Author and architecture critic for The New York Times Michael Kimmelman reported that her “soaring structures left a mark on skylines and imaginations around the world and in the process reshaped architecture for the modern age.”

Hadid Architects website explained that it was “conceived as the endnote to existing factory buildings, the Vitra Fire Station defines rather than occupies space – emerging as a linear, layered series of walls, between which program elements are contained — a representation of ‘movement frozen’ – an ‘alert’ structure, ready to explode into action at any moment.”


Michael Kimmelman when on to say in an article that appeared today [April 1, 2016] in The New York Times that “[Zaha Hadid] was not just a rock star and a designer of spectacles. She also liberated architectural geometry, giving it a whole new expressive identity. Geometry became, in her hands, a vehicle for unprecedented and eye- popping new spaces but also for emotional ambiguity.

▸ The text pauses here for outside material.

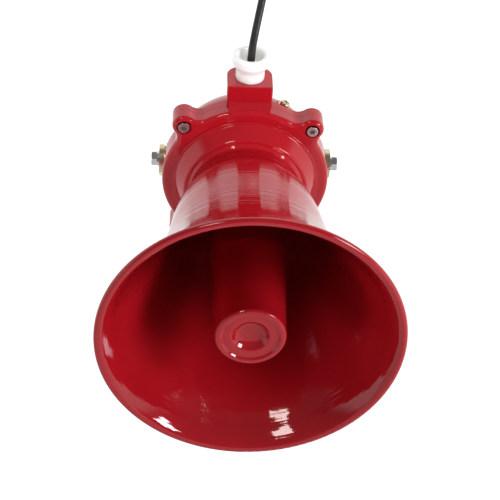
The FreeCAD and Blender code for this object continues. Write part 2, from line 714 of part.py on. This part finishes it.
def tube(route, radius, name):
    """Round tube: straight runs joined by arcs as large as the runs allow."""
    edges = []
    start = route[0]
    bends = []
    for before, point, after in zip(route, route[1:], route[2:]):
        first_run = point - before
        second_run = after - point
        half_turn = first_run.getAngle(second_run) / 2
        bend = 0.45 * min(first_run.Length, second_run.Length) / math.tan(half_turn)
        bends.append(round(bend, 1))
        first, middle, last = corner(before, point, after, bend)
        edges.append(Part.LineSegment(start, first).toShape())
        edges.append(Part.Arc(first, middle, last).toShape())
        start = last
    edges.append(Part.LineSegment(start, route[-1]).toShape())
    path = Part.Wire(edges)
    section = Part.makeCircle(radius, route[0], route[1] - route[0])
    solid = path.makePipeShell([Part.Wire([section])], True, False)
    expected = math.pi * radius ** 2 * path.Length
    print(name, "bends", bends, "length", round(path.Length, 1),
          "volume ratio", round(solid.Volume / expected, 4))
    return solid


def supply_cores():
    """The lead's two cores, from its end in the gland to the terminal block."""
    cores = []
    wire_y = -PARTS_SIDE + 4.0
    for side in (-1, 1):
        pole_x = TERMINAL_X + side * POLE_GAP
        route = (at(side * 1.3, GLAND_Y, LEAD_BEGIN), at(side * 1.3, GLAND_Y, 62.0),
                 at(side * 1.8 - 2, 0.5, 49.0), at(pole_x * 0.55, wire_y - 1.5, 38.0),
                 at(pole_x, wire_y, 31.5), at(pole_x, wire_y, TERMINAL_Z + 2.2))
        cores.append(tube(route, CORE_R, "core"))
    return group(cores)


def driver_leads():
    """Two wires from the solder tags to the board."""
    leads = []
    for side in (-1, 1):
        near = side * TAG_GAP
        far = side * (TAG_GAP + 3.0)
        route = (at(near, -CLAMP_BACK + 8.6, MOTOR_R + 3.6), at(near, -11.5, MOTOR_R + 3.6),
                 at(far, -4.0, MOTOR_R + 1.0), at(far, -BOARD_FRONT, MOTOR_R + 1.0))
        leads.append(tube(route, CORE_R, "driver lead"))
    return group(leads)


# ---- bracket and pivot --------------------------------------------------------------------------
def wall_bracket():
    """U of steel strip: flat base on the wall and two arms with rounded ends."""
    inside = ARM_INSIDE
    outside = ARM_INSIDE + STRIP
    front = -ARM - STRIP_WIDTH
    outer = rounded_wire([
        (at(-outside, front, 0), 0), (at(-outside, 0, 0), BEND_R + STRIP),
        (at(outside, 0, 0), BEND_R + STRIP), (at(outside, front, 0), 0),
    ])
    inner = rounded_wire([
        (at(-inside, front - 1, 0), 0), (at(-inside, -STRIP, 0), BEND_R),
        (at(inside, -STRIP, 0), BEND_R), (at(inside, front - 1, 0), 0),
    ])
    strip = Part.Face(outer).extrude(UP * STRIP_WIDTH)
    strip = strip.cut(Part.Face(inner).extrude(UP * STRIP_WIDTH))
    strip.translate(DOWN * (STRIP_WIDTH / 2))
    half = STRIP_WIDTH / 2
    left = -BIG / 2
    side_view = rounded_wire([
        (at(left, 1, half), 0), (at(left, -ARM - half, half), half - 0.01),
        (at(left, -ARM - half, -half), half - 0.01), (at(left, 1, -half), 0),
    ])
    strip = strip.common(Part.Face(side_view).extrude(at(BIG, 0, 0)))
    for side in SIDES:
        hole_r = PIVOT_SHANK_R + PIVOT_CLEARANCE
        strip = strip.cut(peg(hole_r, side * 50 + at(0, -ARM, 0), side, 20))
        strip = strip.cut(peg(WALL_HOLE_R, side * (WALL_HOLE_SPACING / 2) + at(0, 1, 0), FRONT, 6))
    return strip.cut(peg(CENTRE_HOLE_R, at(0, 1, 0), FRONT, 6))


def pivot_friction_washers():
    """Fibre washers between the bosses and the bracket's arms."""
    return group([washer(9.5, 3.3, FRICTION_WASHER, side * BOSS_FACE, side) for side in SIDES])


def pivot_flat_washers():
    return group([washer(6.0, 3.2, FLAT_WASHER, side * (ARM_OUTSIDE + PLAY), side) for side in SIDES])


def pivot_spring_washers():
    seat_x = ARM_OUTSIDE + PLAY + FLAT_WASHER
    return group([split_washer(5.4, 3.2, SPRING_WASHER, side * seat_x, side) for side in SIDES])


def pivot_bolts():
    """Hexagon-head bolts that clamp the arms against the housing."""
    bolts = []
    seat_x = ARM_OUTSIDE + PLAY + FLAT_WASHER + SPRING_WASHER
    for side in SIDES:
        seat = side * seat_x
        head = hexagon(10.0, seat, side, 4.0)
        rounding = turned_cone(seat, side)
        shank = peg(PIVOT_SHANK_R, side * 51.5, side, seat_x - 51.0)
        bolts.append(head.common(rounding).fuse(shank).removeSplitter())
    return group(bolts)


def turned_cone(seat, direction):
    """Cone that takes the sharp corners off a hexagon head's top."""
    cone = Part.makeCone(9.4, 5.2, 4.2)
    cone.Placement = FreeCAD.Placement(seat - direction * 0.2, FreeCAD.Rotation(at(0, 0, 1), direction))
    return cone


# ---- lead ---------------------------------------------------------------------------------------
# The route is in the part's own frame: it leaves the gland along the gland's axis, turns upright
# and goes up to the fitting that holds it.
def siren_place():
    """Placement that tilts what was drawn level and moves it in front of the wall."""
    return FreeCAD.Placement(at(0, -ARM, 0), FreeCAD.Rotation(at(1, 0, 0), TILT))


LEAD_ROUTE = (
    siren_place().multVec(at(0, GLAND_Y, LEAD_BEGIN)),
    siren_place().multVec(at(0, GLAND_Y, LEAD_BEGIN + 14.0)),
    at(1.4, -163.9, 87.6),
    at(8.2, -163.9, 123.0),
)


def lead_direction():
    return (LEAD_ROUTE[-1] - LEAD_ROUTE[-2]).normalize()


def lead_cable():
    return tube(LEAD_ROUTE, LEAD_R, "lead")


def lead_fitting():
    """Cord grip at the lead's upper end: hexagon, threaded neck and a domed cap nut below."""
    along = lead_direction()
    start = LEAD_ROUTE[-1]
    outline = [
        (0, 0), (4.2, 0, 0.6), (8.2, 2.6, 1.6), (8.2, 10.5, 0.5), (6.0, 10.5), (6.0, 15.5),
        (6.0, FITTING_LENGTH, 0.5), (0, FITTING_LENGTH),
    ]
    wire = rounded_wire([(at(p[0], 0, p[1]), p[2] if len(p) > 2 else 0) for p in outline])
    body = Part.Face(wire).revolve(at(0, 0, 0), at(0, 0, 1), 360)
    body = body.fuse(hexagon(15.0, at(0, 0, 11.5), UP, 4.5))
    body.Placement = FreeCAD.Placement(start, FreeCAD.Rotation(at(0, 0, 1), along))
    return body.removeSplitter()


def lead_fitting_nut():
    """Locknut on the cord grip's thread."""
    along = lead_direction()
    seat = LEAD_ROUTE[-1] + along * 17.5
    nut = hexagon(16.0, seat, along, 3.2)
    return nut.cut(peg(6.0, seat - along, along, 6))


# ---- assembly -----------------------------------------------------------------------------------
LEVEL_NODES = {
    "front_cover": front_cover,
    "rear_housing": rear_housing,
    "housing_gasket": housing_gasket,
    "cover_screws": cover_screws,
    "cover_spring_washers": cover_spring_washers,
    "earth_screw": earth_screw,
    "earth_washers": earth_washers,
    "horn_bell": horn_bell,
    "throat_tube": throat_tube,
    "horn_screws": horn_screws,
    "reflector_cup": reflector_cup,
    "reflector_spider": reflector_spider,
    "flame_arrestor": flame_arrestor,
    "driver_front_plate": driver_front_plate,
    "driver_screws": driver_screws,
    "magnet_screws": magnet_screws,
    "diaphragm_clamp_ring": diaphragm_clamp_ring,
    "diaphragm_surround": diaphragm_surround,
    "diaphragm_dome": diaphragm_dome,
    "voice_coil": voice_coil,
    "driver_top_plate": driver_top_plate,
    "driver_magnet": driver_magnet,
    "driver_yoke": driver_yoke,
    "terminal_strip": terminal_strip,
    "driver_tags": driver_tags,
    "board_standoffs": board_standoffs,
    "siren_board": siren_board,
    "board_screws": board_screws,
    "transformer_core": transformer_core,
    "transformer_winding": transformer_winding,
    "board_capacitors": board_capacitors,
    "heatsink": heatsink,
    "transistor": transistor,
    "terminal_block": terminal_block,
    "terminal_screws": terminal_screws,
    "gland_body": gland_body,
    "gland_seal": gland_seal,
    "supply_cores": supply_cores,
    "driver_leads": driver_leads,
    "pivot_friction_washers": pivot_friction_washers,
    "pivot_flat_washers": pivot_flat_washers,
    "pivot_spring_washers": pivot_spring_washers,
    "pivot_bolts": pivot_bolts,
}
WALL_NODES = {
    "wall_bracket": wall_bracket,
    "lead_cable": lead_cable,
    "lead_fitting": lead_fitting,
    "lead_fitting_nut": lead_fitting_nut,
}


def save(name, shape):
    for solid in shape.Solids:
        if not solid.isValid() or not solid.isClosed() or solid.Volume <= 0:
            print("PROBLEM in", name)
    shape.exportStep(os.path.join("parts", name + ".step"))


def main():
    os.makedirs("parts", exist_ok=True)
    for name, make in LEVEL_NODES.items():
        shape = make()
        shape.Placement = siren_place().multiply(shape.Placement)
        save(name, shape)
    for name, make in WALL_NODES.items():
        save(name, make())


main()
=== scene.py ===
import json
import math
import bpy
from mathutils import Matrix, Vector


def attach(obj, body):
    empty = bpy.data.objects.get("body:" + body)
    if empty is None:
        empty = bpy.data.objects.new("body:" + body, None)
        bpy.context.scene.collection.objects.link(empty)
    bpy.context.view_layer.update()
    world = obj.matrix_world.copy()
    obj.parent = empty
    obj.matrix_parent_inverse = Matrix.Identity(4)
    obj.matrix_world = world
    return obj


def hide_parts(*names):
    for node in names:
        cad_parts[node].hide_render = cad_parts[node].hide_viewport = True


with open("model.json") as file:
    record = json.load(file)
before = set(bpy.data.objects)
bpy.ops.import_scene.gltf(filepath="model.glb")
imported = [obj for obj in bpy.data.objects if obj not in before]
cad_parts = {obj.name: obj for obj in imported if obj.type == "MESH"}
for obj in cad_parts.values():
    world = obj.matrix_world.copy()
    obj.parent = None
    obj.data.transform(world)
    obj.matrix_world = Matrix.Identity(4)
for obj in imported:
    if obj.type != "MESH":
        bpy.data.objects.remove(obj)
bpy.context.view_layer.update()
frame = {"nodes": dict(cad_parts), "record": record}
nodes = frame["nodes"]

# ---------------------------------------------------------------- camera
CAMERA_PLACE = (-0.05891, -1.31441, -0.04390)
CAMERA_RIGHT = (0.998202, -0.052954, 0.028078)
CAMERA_UP = (-0.026971, 0.021517, 0.999405)
CAMERA_LENS = 114.17
SENSOR_WIDTH = 36.0

# ---------------------------------------------------------------- lead
MM = 0.001                                      # the route is written in millimetres
LEAD_R = 2.8 * MM
LEAD_ROUTE_MM = (
    (0.0, -150.78, 63.31),
    (0.0, -159.40, 74.34),
    (1.4, -163.9, 87.6),
    (8.2, -163.9, 123.0),
)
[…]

Her buildings elevated uncertainty to an art, conveyed in the odd ways one entered and moved through those buildings and in the questions her structures raised about how they were supported.”

Dame Zaha Hadid’s legacy will prove what can be done; that you can be a Baghdad-born British citizen who can cut through all the red tape, all the machismo, all the macho behavior and become an internationally-respected architect who creates buildings which will stand the test of time.